My favourite of Clare Mallory’s novels is Juliet Overseas.  It concerns a girls who is sent halfway around the world to attend her mother’s old school in England.  In a typical school story plot, the tone of the school is not all it might be and Juliet takes it upon herself to effect an improvement.  Of course she succeeds but reading about how she does it is entertaining and even thought-provoking.

I also read the Merry trilogy (Merry Begins, Merry Again, Merry Marches On).  It is set in Dunedin in a fictional representation of Columba College where Clare Mallory was Headmistress.  Merry and her friends are engaging characters as are the prefects who form the other group we get to know.  There’s a strong message of loyalty and striving to do one’s best permeating the series but it’s none the worse for that.

That’s my comfort reading over now, until Christmas at least.  From this weekend I’ll be attacking my to-be-read pile so come back soon and find out about some of the brilliant new books being published for children and young people.

 

Back Beside the Sea

As I write, it is a beautiful autumn day: the sun is shining, the sky is blue and there is scarcely a breeze.  The view from my windows is glorious: the trees still have their autumn colours, there are swans swimming in the pond and I can just catch a glimpse of the cathedral.  Where am I?  In my new office in Elgin.

I’ve just recently been fortunate enough to be given the post of Senior Librarian in Moray.  I have a varied remit including, I’m pleased to say, services to young people.  It’s a great job and I’m working with friendly and helpful people.  But, best of all, I’ve moved back to Lossiemouth after an absence of over twenty years.  From my house I can see the sea and the view is wonderful!

As yet, I don’t have all my books with me which is clearly not a good thing.  Deciding which titles to bring was tough and, in the end, I went for a random selection.  I do work in a library after all!  It’s been fun, though, reading my way through the books I brought.  I’d forgotten all about some of them and they’d got hidden away in my collection.  Maybe less really is more.

What did I bring?  Well, some are books I can’t be without.  Anne of the Island by LM Montgomery, Sisterland by Linda Newbery and Nancy Calls the Tune by Dorita Fairlie Bruce for example.  I also brought some short series: the Carol books by Helen Dore Boylston and the Merry titles by Clare Mallory.  And then there are some that I’ve acquired since moving.  I love Ottoline at Sea by Chris Riddell and Big Bear, Little Brother by Carl Norac and beautifully illustrated by Kristin Oftedal.

I have others, too, some of them even for grown-ups, but to feel completely at home I’ll need all my books with me.  The day can’t come fast enough!

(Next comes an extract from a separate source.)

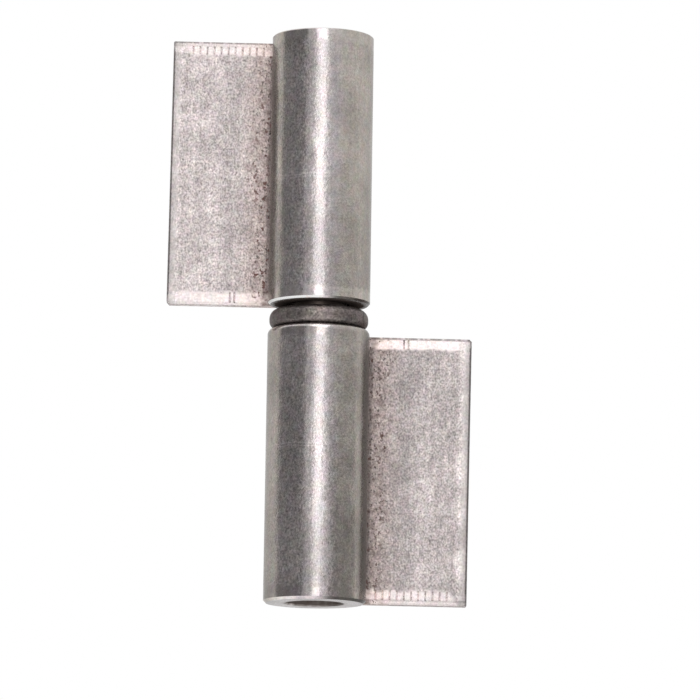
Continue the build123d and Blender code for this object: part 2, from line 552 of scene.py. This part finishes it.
def clean_lands(tree, leaf, front, dirt):
    """What dirt leaves of the tone on the outer land, and on the lines below both lands."""
    land = tree.step(leaf.from_outer, OUTER_LAND + 0.05, OUTER_LAND - 0.2)
    line = tree.largest(
        tree.bell(leaf.from_outer, OUTER_LAND - 0.05, 0.35),
        tree.bell(leaf.from_inner, INNER_LAND, 0.2),
    )
    return tree.product(
        tree.without(tree.product(land, front, dirt, 0.5)),
        tree.without(tree.product(line, front, dirt)),
    )


def pressed_marks(tree, leaf, fine, front):
    """1 in the marks that are pressed below each bevel's slope and rubbed bright."""
    outer_slope = tree.product(
        tree.math("SUBTRACT", OUTER_END, leaf.from_outer), BEVEL_DROP / OUTER_BEVEL
    )
    inner_slope = tree.product(
        tree.math("SUBTRACT", INNER_END, leaf.from_inner), BEVEL_DROP / INNER_BEVEL
    )
    slope = tree.largest(outer_slope, inner_slope, 0)
    below = tree.math("SUBTRACT", leaf.depth, tree.math("ADD", slope, LEAF_FRONT))
    return tree.product(
        tree.step(below, 0.0, 0.06),
        tree.step(leaf.from_outer, OUTER_LAND, OUTER_LAND + 0.05),
        tree.step(leaf.from_inner, INNER_LAND, INNER_LAND + 0.05),
        tree.step(slope, 0, 0.03),
        front,
        tree.step(fine, -0.7, 0.2),
        tree.step(leaf.from_edge, 3.2, 3.4),
    )


def dark_outline(tree, leaf, middle, front, on_side, on_outer, on_inner):
    """A broken dark line round the leaf's front, with its own strength on each side."""
    line = tree.largest(
        tree.product(tree.step(leaf.from_edge, 0.5, 0.15), on_side),
        tree.product(tree.step(leaf.from_outer, 0.5, 0.15), on_outer),
        tree.product(tree.step(leaf.from_inner, 0.5, 0.2), on_inner),
    )
    return tree.product(line, tree.step(middle, -0.6, 0.1), front)


def pale_bands(tree, leaf, broad, front, shine):
    """How much brighter the leaf is along its free edge, further in, and a little between."""
    edge_band = tree.bell(leaf.from_edge, 1.6, 1.6)
    inward_band = tree.product(tree.bell(leaf.from_edge, 8.6, 3.4), 0.28)
    bands = tree.product(tree.largest(edge_band, inward_band), tree.swing(broad, 0.7), front)
    between_bands = tree.product(tree.bell(leaf.from_edge, 4.3, 2.6), front)
    return tree.product(tree.swing(bands, shine), tree.swing(between_bands, 0.11))


def root_shade(tree, leaf, front):
    """How much darker the leaf is towards its root, with a dark line along the barrel."""
    return tree.total(
        tree.product(tree.step(leaf.from_edge, 9.5, 12.5), 0.07),
        tree.product(tree.step(leaf.from_edge, 14.5, 19.0), 0.03),
        tree.product(tree.step(leaf.from_edge, 19.1, 19.6), front, 0.34),
    )


def rust_specks(tree, place, leaf, broad, speck_level):
    """Clusters of small specks by the root."""
    by_root = tree.step(tree.shifted(leaf.from_edge, broad, 3.0), 15.5, 18.0)
    speckle = tree.noise(place, 1.6, (1, 1, 0.85), detail=2)
    clusters = tree.step(tree.noise(place, 0.4, (1, 1, 0.6), detail=2), -0.35, 0.15)
    return tree.product(tree.step(speckle, speck_level, speck_level + 0.2), by_root, clusters)


def plate_steel(
    name,
    tone,
    level,
    turn,
    rust_colour,
    speck_level,
    side_shine,
    land_dirt,
    side_outline,
    outer_outline,
    inner_outline,
):
    """Mill-finished leaf with burnished end bevels, rust towards the root and a dark outline.

    level is the height of the leaf's middle, and turn its angle about Y from the blank, in degrees.
    speck_level is the noise level above which rust specks show, so a lower one gives more of them.
    side_shine is how much brighter the bands along the free edge are.
    land_dirt is how dark the lands are, and the outlines how strong the dark line is on each side.
    """
    material, tree = new_material(name)
    place, normal = tree.place()
    leaf = LeafPlace(tree, place, level, turn)

    fine = tree.noise(place, 2.75, (1, 1, 0.85))
    middle = tree.noise(place, 1.15, (1, 1, 0.75))
    broad = tree.noise(place, 0.17, detail=2)
    streaks = tree.noise(place, 1.3, (1, 1, 0.07), detail=2)
    pits = tree.step(tree.noise(place, 2.1, (1, 1, 0.8)), 0.22, 0.4)
    flecks = tree.step(tree.noise(place, 0.8, (1, 1, 0.4), detail=3), 0.28, 0.5)

    # Zones: front, walls, burnished ends, rim by the free edge and stretch by the root
    normal_x, normal_y, normal_z = tree.split(normal)
    front = tree.step(normal_y, -0.6, -0.8)
    side_wall = tree.step(tree.absolute(normal_x), 0.6, 0.8)
    end_wall = tree.step(tree.absolute(normal_z), 0.6, 0.8)
    burnished = burnished_bevels(tree, leaf, fine, middle, front)
    rim = tree.product(tree.step(leaf.from_edge, 1.9, 1.2), front)
    near_root = tree.step(tree.shifted(leaf.from_edge, broad, 4.0), 14.5, 18.5)

    # Rust, as specks over a fainter haze
    specks = rust_specks(tree, place, leaf, broad, speck_level)
    haze = tree.product(tree.step(tree.noise(place, 0.6, detail=3), -0.1, 0.4), near_root, 0.35)
    rust = tree.product(tree.largest(specks, haze), front)

    grain = tree.between(burnished, tree.between(near_root, 0.92, 0.85), 0.3)
    grain = tree.between(rim, grain, 0.35)
    mill_tone = tree.product(
        tone,
        tree.swing(fine, grain),
        tree.swing(middle, tree.product(grain, 0.5)),
        tree.swing(broad, 0.34),
        tree.swing(streaks, 0.16),
        tree.swing(flecks, 0.22),
        tree.swing(tree.product(pits, tree.between(near_root, 0.4, 1.25)), -0.5),
        tree.without(root_shade(tree, leaf, front)),
        pale_bands(tree, leaf, broad, front, side_shine),
        tree.without(tree.product(side_wall, 0.25)),
        tree.swing(end_wall, 1.0),
    )
    bevel_tone = tree.product(
        BEVEL_TONE,
        tree.swing(fine, 0.35),
        tree.swing(middle, 0.3),
        tree.swing(broad, 0.15),
        tree.without(tree.product(tree.step(leaf.from_edge, 18.0, 20.2), 0.45)),
    )
    outline = dark_outline(tree, leaf, middle, front, side_outline, outer_outline, inner_outline)
    face_tone = tree.product(
        tree.between(burnished, mill_tone, bevel_tone),
        clean_lands(tree, leaf, front, land_dirt),
        tree.swing(pressed_marks(tree, leaf, fine, front), 0.8),
        tree.without(tree.product(outline, 0.7)),
    )
    redness = tree.mix(tree.step(leaf.from_edge, 12.0, 19.0), PLATE_TINT, PLATE_ROOT_TINT)
    redness = tree.mix(rim, redness, PLATE_RIM_TINT)
    bare = tree.tinted(face_tone, tree.mottled(place, 0.9, 0.045, redness))
    colour = tree.mix(tree.product(rust, 0.88), bare, rust_colour)
    metallic = tree.without(tree.product(rust, 0.8))
    roughness = tree.total(
        tree.between(burnished, 0.5, 0.42),
        tree.product(middle, 0.08),
        tree.product(rust, 0.2),
    )
    relief = tree.total(
        tree.product(fine, tree.between(burnished, 0.014, 0.003)),
        tree.product(middle, tree.between(burnished, 0.014, 0.004)),
        tree.product(streaks, 0.004),
        tree.product(specks, -0.02),
    )
    finish_metal(tree, colour, metallic, roughness, relief)
    return material


# Washer and pin


def washer_steel(name):
    """Dark, dull steel with a fine rough skin and one hairline scratch on its right."""
    material, tree = new_material(name)
    place = tree.place()[0]
    x = tree.split(place)[0]
    fine = tree.noise(place, 2.4, detail=2)
    middle = tree.noise(place, 0.9, (1, 1, 1.6), detail=2)
    broad = tree.noise(place, 0.2)
    sparkle = tree.step(tree.noise(place, 1.3, detail=2), 0.32, 0.5)
    hairline = tree.bell(x, 8.75, 0.12)
    tone = tree.product(
        WASHER_TONE,
        tree.swing(fine, 0.9),
        tree.swing(middle, 0.5),
        tree.swing(broad, 0.3),
        tree.swing(sparkle, 0.6),
        tree.swing(hairline, -0.6),
        tree.swing(tree.step(x, 2.0, 7.0), -0.15),
    )
    colour = tree.tinted(tone, tree.mottled(place, 0.5, 0.06, WASHER_TINT))
    roughness = tree.shifted(0.46, middle, 0.12)
    relief = tree.total(tree.product(fine, 0.03), tree.product(middle, 0.06))
    finish_metal(tree, colour, 1.0, roughness, relief)
    return material


def pin_steel(name, oily_foot, oily_head):
    """Turned pin with rings round it, a collar of oil between two levels and an oily foot."""
    material, tree = new_material(name)
    place = tree.place()[0]
    z = tree.split(place)[2]
    rings = tree.noise(place, 1.0, (0.15, 0.15, 5.0), detail=2)
    fine = tree.noise(place, 2.5)
    border = tree.shifted(z, tree.noise(place, 0.5), 1.5)
    collar = tree.product(
        tree.step(border, oily_foot - 0.8, oily_foot),
        tree.step(border, oily_head + 0.8, oily_head),
    )
    oily = tree.largest(collar, tree.step(z, 6.0, 4.0))
    tone = tree.product(PIN_TONE, tree.swing(rings, 0.2), tree.swing(fine, 0.15))
    colour = tree.mix(oily, tree.tinted(tone, PIN_TINT), OIL)
    roughness = tree.shifted(0.3, rings, 0.08)
    finish_metal(tree, colour, 1.0, roughness, tree.product(rings, 0.003))
    return material


def dress(node, material):
    """Gives a CAD node its material."""
    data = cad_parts[node].data
    data.materials.clear()
    data.materials.append(material)


place_camera()
light_world()
lay_floor()
softbox("front_strip", 3.0, 20.5, distance=0.72, width=0.26, height=0.74, radiance=2.15, lean=12)
softbox("top_strip", 0, 57, distance=0.7, width=0.4, height=0.5, radiance=1.5)
softbox("low_strip", 0, -37.7, distance=0.2, width=0.25, height=0.18, radiance=1.5)
card("left_card", -65, distance=0.5, width=0.65, top=0.7, level=0.33)
card("right_card", 60, distance=0.5, width=0.7, top=0.134, level=0.43)

dress(
    "lower_barrel",
    drawn_steel(
        "drawn_steel",
        foot=LOWER_FOOT,
        head=LOWER_HEAD,
        leaf_side=1,
        body_tone=0.348,
        turned_tone=0.31,
        dull_foot=(22.0, 11.0, 0.26),
        dull_head=(20.0, 12.0, 0.12),
        polish=(28.0, 16.0),
        grime=(7.6, 0.42),
        scratch=(30.3, -4.5),
        face_tone=1.0,
        oil_radius=6.0,
        seam_dirt=0.5,
        handled_edge=0.14,
    ),
)
dress(
    "upper_barrel",
    drawn_steel(
        "drawn_steel_upper",
        foot=UPPER_FOOT,
        head=UPPER_HEAD,
        leaf_side=-1,
        body_tone=0.35,
        turned_tone=0.39,
        dull_foot=(19.0, 10.0, 0.16),
        dull_head=(16.0, 5.0, 0.0),
        polish=(87.0, 14.0),
        grime=(9.4, 0.1),
        scratch=(83.4, -3.0),
        face_tone=-0.55,
        oil_radius=9.4,
        seam_dirt=0.0,
        handled_edge=0.0,
    ),
)
dress(
    "lower_leaf",
    plate_steel(
        "plate_steel",
        tone=0.276,
        level=LOWER_LEAF_LEVEL,
        turn=180 + LEAF_SKEW,
        rust_colour=DARK_RUST,
        speck_level=0.15,
        side_shine=0.62,
        land_dirt=0.32,
        side_outline=0.95,
        outer_outline=0.3,
        inner_outline=0.9,
    ),
)
dress(
    "upper_leaf",
    plate_steel(
        "plate_steel_upper",
        tone=0.362,
        level=UPPER_LEAF_LEVEL,
        turn=LEAF_SKEW,
        rust_colour=RUST,
        speck_level=0.14,
        side_shine=0.3,
        land_dirt=0.14,
        side_outline=0.7,
        outer_outline=0.85,
        inner_outline=0.2,
    ),
)
dress("thrust_washer", washer_steel("washer_steel"))
dress("hinge_pin", pin_steel("pin_steel", oily_foot=LOWER_HEAD, oily_head=OIL_COLLAR_TOP))

view = bpy.context.scene.view_settings
view.view_transform = "Standard"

Book Buying on the Other Side of the World

I’m in Australia at the moment, visiting relatives.  Just now, I’m in Melbourne with cousins who know some great secondhand bookshops.  Without trying very hard I’ve bought three or four books, including Australian editions of  Anne of the Island and Dimsie Intervenes.  My cousin gave me a copy of Ethel Talbot’s Seven Little Australians, which I’ve never read.  But my real find came this morning when I bought an Australian edition of Merry Marches On by Clare Mallory.  I know I have a Girls Gone By edition in much better condition but I’ll treasure this first Australian edition.  Clare Mallory has been a recent discovery for me (thank you, Girls Gone By) and I’m so pleased to have one of her books published in her part of the world.